It’s been a couple of months since my last overview of Windows 10 Mobile, Windows Mobile 10: The Story So Far, and since then, three Windows 10 Mobile handsets have been released in the form of the Lumia 950, 950XL, and 550, and Windows 10 Mobile will soon start rolling out to some Windows Phone 8 handsets in selected regions.
What follows are my observations after 10 days’ holiday in Spain with the new handset. For reference, I’m running Windows 10 Mobile 10586.29 with the recently released Lumia 950 firmware update.
Windows 10 was plagued with Wi-Fi and Bluetooth connectivity issues when it was first released, and it took a good few months to iron out those problems. Unfortunately, Windows 10 Mobile doesn’t seem to be faring much better.
While an Android device was able to connect to the hotel Wi-Fi, stream video, and browse the web without many issues, the 950 struggled to even load sites at times. It’s true that the hotel Wi-Fi itself was prone to disconnects and slow, but not to the extent that it should have been unusable.
The 950 frequently drops the connection on my home 5Ghz Wi-Fi network and requires a reboot before it displays the SSID again. And while the speed issues aren’t so noticeable at home, a quick test using speedtest.net showed that the Lumia has much higher network latency and lower upload speeds than a Windows 10 Asus notebook connected to the same 2.4Ghz network.
Let’s get this straight, the 950’s camera is capable of taking great pictures, but this is let down by focusing issues. This is primarily evident when using the flash, and even in reasonably lit rooms at night, you’re likely to end up with a blurred subject.

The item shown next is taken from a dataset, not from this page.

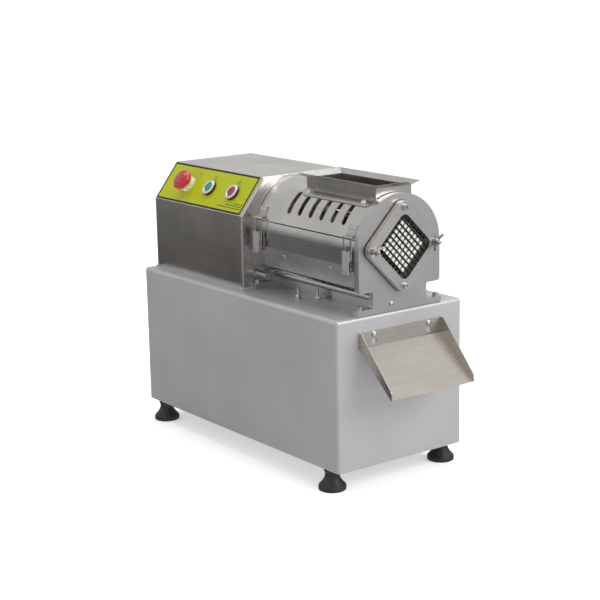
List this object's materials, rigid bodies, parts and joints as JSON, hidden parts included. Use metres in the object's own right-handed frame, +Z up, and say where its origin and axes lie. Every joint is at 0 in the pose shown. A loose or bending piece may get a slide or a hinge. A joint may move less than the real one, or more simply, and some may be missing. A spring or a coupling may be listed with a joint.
{
  "type": "vegetable dicer",
  "caption": "Countertop electric vegetable dicer: box base on rubber feet, drive housing with switch panel, hinged barrel with hopper, pusher, square knife grid and chute.",
  "frame": {"origin": "middle of the footprint, on the floor under the feet", "axes": "+X along the machine towards the knife and chute, -Y the side with the switch panel and latches, +Z up"},
  "size_m": [0.699, 0.293, 0.514],
  "materials": {
    "base_paint": "satin silver-grey",
    "stainless": "brushed",
    "plate_steel": "fine satin",
    "blade_steel": "ground",
    "fastener_steel": "plain zinc-bright",
    "bronze": "machined",
    "machine_grey": "hammered enamel",
    "foot_rubber": "matt",
    "belt_rubber": "matt",
    "overlay_green": "satin film",
    "red_plastic": "gloss",
    "green_plastic": "gloss",
    "ivory_plastic": "satin",
    "black_plastic": "matt",
    "nylon": "matt"
  },
  "bodies": {
    "base": {"base_shell": "base_paint", "deck_plate": "stainless", "base_floor_pan": "stainless", "rubber_feet": "foot_rubber", "foot_bolts": "fastener_steel", "deck_bolts": "fastener_steel", "housing_shell": "stainless", "housing_rear_cover": "stainless", "pan_head_screws": "fastener_steel", "panel_overlay": "overlay_green", "estop_collar": "ivory_plastic", "button_bezels": "fastener_steel", "switch_blocks": "black_plastic", "rear_end_plate": "plate_steel", "front_end_plate": "plate_steel", "tie_rods": "fastener_steel", "bed_channel": "stainless", "side_shells": "stainless", "knife_studs": "fastener_steel", "feed_trough": "stainless", "guide_bush": "bronze", "gearbox_case": "machine_grey", "drive_belt": "belt_rubber", "motor": "machine_grey", "latch_bases": "stainless", "hinge_fixed_leaf": "stainless", "hinge_pin": "fastener_steel", "cover_sensor": "fastener_steel", "cable_gland": "black_plastic", "contactor": "black_plastic"},
    "motor_rotor": {"motor_shaft": "blade_steel", "motor_pulley": "machine_grey"},
    "worm": {"worm_shaft": "blade_steel", "input_pulley": "machine_grey"},
    "crank": {"output_shaft": "blade_steel", "crank_arm": "blade_steel"},
    "pusher": {"push_rod": "plate_steel", "pusher_head": "nylon", "crosshead": "plate_steel"},
    "connecting_rod": {"connecting_rod": "blade_steel"},
    "cover": {"barrel_cover": "stainless", "hopper": "stainless", "hopper_bolts": "fastener_steel", "latch_keepers": "stainless", "hinge_cover_leaf": "stainless"},
    "latch_lever_rear": {"latch_lever_rear": "stainless"},
    "latch_lever_front": {"latch_lever_front": "stainless"},
    "latch_bail_rear": {"latch_bail_rear": "stainless"},
    "latch_bail_front": {"latch_bail_front": "stainless"},
    "knife": {"knife_frame": "plate_steel", "knife_blades": "blade_steel", "knife_screws": "fastener_steel"},
    "wing_nut_near": {"wing_nut_near": "fastener_steel"},
    "wing_nut_far": {"wing_nut_far": "fastener_steel"},
    "chute": {"chute": "stainless"},
    "estop_stem": {"estop_stem": "black_plastic"},
    "estop_mushroom": {"estop_mushroom": "red_plastic"},
    "start_button": {"start_button": "green_plastic"},
    "stop_button": {"stop_button": "red_plastic"}
  },
  "joints": [
    {"name": "motor_spin", "type": "hinge", "parent": "base", "child": "motor_rotor", "pos_m": [0.0965, 0, 0.2155], "axis": [0, 1, 0], "continuous": true},
    {"name": "worm_spin", "type": "hinge", "parent": "base", "child": "worm", "pos_m": [-0.1765, 0, 0.2155], "axis": [0, 1, 0], "continuous": true},
    {"name": "crank_spin", "type": "hinge", "parent": "base", "child": "crank", "pos_m": [-0.2265, 0, 0.3], "axis": [0, 0, 1], "continuous": true},
    {"name": "pusher_stroke", "type": "slide", "parent": "base", "child": "pusher", "axis": [1, 0, 0], "range_m": [-0.144, 0]},
    {"name": "rod_swing", "type": "hinge", "parent": "pusher", "child": "connecting_rod", "pos_m": [-0.0605, 0, 0.409], "axis": [0, 0, 1], "range_deg": [-49.99, 49.99]},
    {"name": "cover_open", "type": "hinge", "parent": "base", "child": "cover", "pos_m": [0.1135, 0.0915, 0.42551], "axis": [-1, 0, 0], "range_deg": [0, 105]},
    {"name": "latch_lever_rear_swing", "type": "hinge", "parent": "base", "child": "latch_lever_rear", "pos_m": [-0.0135, -0.0925, 0.405], "axis": [-1, 0, 0], "range_deg": [0, 85]},
    {"name": "latch_bail_rear_swing", "type": "hinge", "parent": "latch_lever_rear", "child": "latch_bail_rear", "pos_m": [-0.0135, -0.0925, 0.396], "axis": [-1, 0, 0], "range_deg": [-97, 0]},
    {"name": "latch_lever_front_swing", "type": "hinge", "parent": "base", "child": "latch_lever_front", "pos_m": [0.2405, -0.0925, 0.405], "axis": [-1, 0, 0], "range_deg": [0, 85]},
    {"name": "latch_bail_front_swing", "type": "hinge", "parent": "latch_lever_front", "child": "latch_bail_front", "pos_m": [0.2405, -0.0925, 0.396], "axis": [-1, 0, 0], "range_deg": [-97, 0]},
    {"name": "knife_off", "type": "slide", "parent": "base", "child": "knife", "axis": [1, 0, 0], "range_m": [0, 0.04]},
    {"name": "wing_nut_near_turn", "type": "hinge", "parent": "knife", "child": "wing_nut_near", "pos_m": [0.2775, -0.0665, 0.409], "axis": [1, 0, 0], "continuous": true},
    {"name": "wing_nut_far_turn", "type": "hinge", "parent": "knife", "child": "wing_nut_far", "pos_m": [0.2775, 0.0665, 0.409], "axis": [1, 0, 0], "continuous": true},
    {"name": "chute_lift", "type": "slide", "parent": "base", "child": "chute", "axis": [0, 0, 1], "range_m": [0, 0.011]},
    {"name": "estop_push", "type": "slide", "parent": "base", "child": "estop_stem", "axis": [0, 0.7862, -0.618], "range_m": [0, 0.004]},
    {"name": "estop_twist", "type": "hinge", "parent": "estop_stem", "child": "estop_mushroom", "pos_m": [-0.2411, -0.08828, 0.46445], "axis": [0, -0.7862, 0.618], "range_deg": [0, 45], "stiffness_Nm_per_rad": 0.02},
    {"name": "start_push", "type": "slide", "parent": "base", "child": "start_button", "axis": [0, 0.7862, -0.618], "range_m": [0, 0.003], "stiffness_N_per_m": 400},
    {"name": "stop_push", "type": "slide", "parent": "base", "child": "stop_button", "axis": [0, 0.7862, -0.618], "range_m": [0, 0.003], "stiffness_N_per_m": 400}
  ],
  "couplings": [
    {"joint": "worm_spin", "follows": "motor_spin", "ratio": 0.34824},
    {"joint": "crank_spin", "follows": "motor_spin", "ratio": 0.017412},
    {"joint": "latch_bail_rear_swing", "follows": "latch_lever_rear_swing", "ratio": -1.12},
    {"joint": "latch_bail_front_swing", "follows": "latch_lever_front_swing", "ratio": -1.12}
  ]
}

This a daytime problem too, and the camera is rarely able to identify people in the shot, the result being that some of my holiday photos have focused backgrounds and out-of-focus subjects, despite taking care to manually ensure the subject was in focus. To add salt to the wound, the camera button on the side of the handset works sporadically.
The built-in Photos app has some basic editing features built-in, such as crop and rotate, but once you’ve saved your changes the app won’t commit any additional adjustments thereafter. You’ll need to close the app and re-open the file.
Search is atrocious in Windows Maps. What’s more, there’s no offline search, a key feature that was available in Nokia’s HERE Maps. Search doesn’t seem to support non-Latin scripts either, although on the desktop it does. Maps also has a tendency to crash at key moments, and favorites can’t be organized into folders.
Windows Maps did however offer good public transport advice, but other than that I struggle to find much to say that’s good about this app.
…is much less accurate than in Windows Phone 8.1.
I don’t usually open Cortana other than to use the reminders feature, but I do occasionally check the news feed and was surprised to see a notification offering to track my return flights. So I enabled tracking for the two flights and optimistically waited for some useful information. But it was never to come.
Maybe I was to blame for not opening Cortana? But midway during an airport stopover in Madrid, I got a Cortana notification in Spanish. It’s just a shame that I don’t read or speak Spanish.
One of the distinguishing features of the Lumia 950 is its Windows Hello compatible iris scanner that in theory does away with the need to unlock the device with a PIN code. Windows Hello has received mixed reviews in the press but I’ve found it to largely work as described on the tin. One scenario, in the dark of the northern winter, that I hadn’t been able to try out was how it coped in bright sunlight.
Forget about using Windows Hello to unlock your device in bright sunlight right now. I tried to improve recognition with some additional training, but was greeted with a Move Closer message, indicating that the camera couldn’t capture an image of my iris. It’s important to remember however that Windows Hello is still in beta, but Microsoft needs to solve this problem if Windows Hello is to receive wide adoption.
We all know that there’s a real and present gap between the quantity and quality of apps available for Windows 10 Mobile compared to Android and iOS-based devices. As such, it’s all the more important to get the basics right, such as browsing and connectivity, but we’re not there yet.
One advantage Windows 10 has over Android is that it’s delivered as a service, so doesn’t rely on carriers to approve and distribute updates, and Microsoft has promised monthly updates. So while there are issues that make it hard to recommend Windows 10 Mobile at the time of writing, I remain confident that within a few months these problems will be ironed out.